Since portions of the insulating 17 and the passivation layer 18 are exposed in the opening 20, moisture penetrates into the inside of the device through the layers 17 and 18. To prevent the moisture penetration, the metal guard ring 21 is formed so as to vertically extend through the insulating layer 17 and thereby to separate the portion of the layer 17 adjacent to and surrounding the narrow portion 15A from the rest thereof.

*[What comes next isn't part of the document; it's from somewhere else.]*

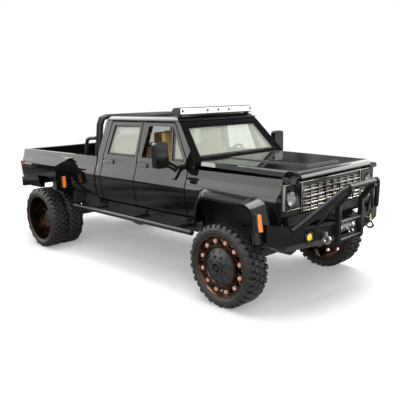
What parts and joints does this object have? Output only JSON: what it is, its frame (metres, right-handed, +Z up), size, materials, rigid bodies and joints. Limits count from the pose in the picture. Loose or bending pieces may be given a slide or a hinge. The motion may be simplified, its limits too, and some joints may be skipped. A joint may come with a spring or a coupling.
{
  "type": "dually pickup truck scale model",
  "caption": "Lifted crew cab pickup model with dual rear wheels, brush guard, roof light bar, roll bar, opening doors, hood and tailgate, and axles that roll.",
  "frame": {"origin": "on the ground under the tyres, at the middle of the truck's overall length and width", "axes": "+X forward, +Y to the driver's left, +Z up"},
  "size_m": [0.1054, 0.042, 0.0369],
  "materials": {
    "body_paint": "gloss",
    "satin_black": "satin",
    "guard_black": "satin",
    "chassis_black": "matte",
    "chrome": "polished",
    "rim_finish": "satin",
    "tyre": "matte",
    "glass": "clear",
    "interior_tan": "matte",
    "steel": "satin",
    "silver": "satin",
    "lamp_clear": "clear",
    "lamp_amber": "gloss",
    "lamp_yellow": "gloss",
    "lamp_red": "gloss"
  },
  "bodies": {
    "truck": {"cab_shell": "body_paint", "windshield": "glass", "rear_window": "glass", "light_bar": "satin_black", "light_bar_lens": "lamp_clear", "floor_pan": "interior_tan", "front_seats": "interior_tan", "rear_bench": "interior_tan", "dashboard": "interior_tan", "steering_wheel": "satin_black", "front_fenders": "body_paint", "front_flares": "body_paint", "rear_flares": "body_paint", "marker_lamps": "lamp_amber", "front_panel": "satin_black", "grille_back": "satin_black", "grille_bars": "chrome", "headlamp_bezels": "satin_black", "headlamps": "lamp_clear", "front_bumper": "guard_black", "brush_guard": "guard_black", "winch": "silver", "fog_lamps": "lamp_yellow", "shackles": "silver", "cargo_bed": "body_paint", "roll_bar": "guard_black", "tail_lamps": "lamp_red", "rear_bumper": "guard_black", "side_steps": "guard_black", "chassis_frame": "chassis_black", "front_axle_housing": "chassis_black", "rear_axle_housing": "chassis_black", "leaf_springs": "chassis_black", "shock_absorbers": "chassis_black", "driveline": "chassis_black", "engine_block": "chassis_black", "fuel_tank": "chassis_black", "exhaust": "steel"},
    "front_wheels": {"front_axle_pin": "steel", "front_rim_left": "rim_finish", "front_rim_right": "rim_finish", "front_tyre_left": "tyre", "front_tyre_right": "tyre"},
    "rear_wheels": {"rear_axle_pin": "steel", "rear_rim_left": "rim_finish", "rear_rim_right": "rim_finish", "rear_tyres_left": "tyre", "rear_tyres_right": "tyre"},
    "hood_panel": {"hood": "body_paint"},
    "tailgate_panel": {"tailgate": "body_paint"},
    "front_door_left_body": {"front_door_left": "body_paint", "vent_glass_left": "glass", "mirror_left": "satin_black"},
    "rear_door_left_body": {"rear_door_left": "body_paint", "rear_door_glass_left": "glass"},
    "front_door_right_body": {"front_door_right": "body_paint", "vent_glass_right": "glass", "mirror_right": "satin_black"},
    "rear_door_right_body": {"rear_door_right": "body_paint", "rear_door_glass_right": "glass"}
  },
  "joints": [
    {"name": "front_wheels_turn", "type": "hinge", "parent": "truck", "child": "front_wheels", "pos_m": [0.034, 0, 0.00804], "axis": [0, 1, 0], "continuous": true},
    {"name": "rear_wheels_turn", "type": "hinge", "parent": "truck", "child": "rear_wheels", "pos_m": [-0.0313, 0, 0.00804], "axis": [0, 1, 0], "continuous": true},
    {"name": "hood_swing", "type": "hinge", "parent": "truck", "child": "hood_panel", "pos_m": [0.0236, 0, 0.0265], "axis": [0, -1, 0], "range_deg": [0, 50]},
    {"name": "tailgate_swing", "type": "hinge", "parent": "truck", "child": "tailgate_panel", "pos_m": [-0.0494, 0, 0.0172], "axis": [0, -1, 0], "range_deg": [0, 90]},
    {"name": "front_door_left_swing", "type": "hinge", "parent": "truck", "child": "front_door_left_body", "pos_m": [0.0214, 0.01595, 0.02], "axis": [0, 0, -1], "range_deg": [0, 60]},
    {"name": "rear_door_left_swing", "type": "hinge", "parent": "truck", "child": "rear_door_left_body", "pos_m": [0.00455, 0.01595, 0.02], "axis": [0, 0, -1], "range_deg": [0, 60]},
    {"name": "front_door_right_swing", "type": "hinge", "parent": "truck", "child": "front_door_right_body", "pos_m": [0.0214, -0.01595, 0.02], "axis": [0, 0, 1], "range_deg": [0, 60]},
    {"name": "rear_door_right_swing", "type": "hinge", "parent": "truck", "child": "rear_door_right_body", "pos_m": [0.00455, -0.01595, 0.02], "axis": [0, 0, 1], "range_deg": [0, 60]}
  ]
}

However, in the first conventional semiconductor device (FIGS. 1A and 1B), the moisture penetrates into the inside of the device, through the insulating layer 7 and the interface between the layers 7 and 8 from the exposed portion of the layer 7 within the opening 10. The moisture which penetrates to the inside deteriorates aluminum interconnections (lines) and active elements (e.g., transistors) of the device. Furthermore, when the cracks of the insulating layer 6 and the passivation layer 7 are caused by blowing the fuse 5, moisture may penetrate through the respective interfaces between the layers 6 and 7 and between the epitaxial layer 3 and the layer 6 from the cracks. In the second conventional semiconductor device (FIGS. 2A and 2B), when blowing the fuse 15, cracks in the layers 16 and 17 may also occur and cause trouble, such as a short circuit or moisture penetration.
The nitride layer 9 (or 19) of the first (or second) semiconductor device is formed to protect the passivation PSG layer 8 (or 18) except for the opening 10 (or 20), with the result that a side of the layer 8 (or 18) and a portion of the layer 7 (or 17) are exposed in the opening. Therefore, the nitride layer does not sufficiently contribute to improving the moisture-resistance of the semiconductor device.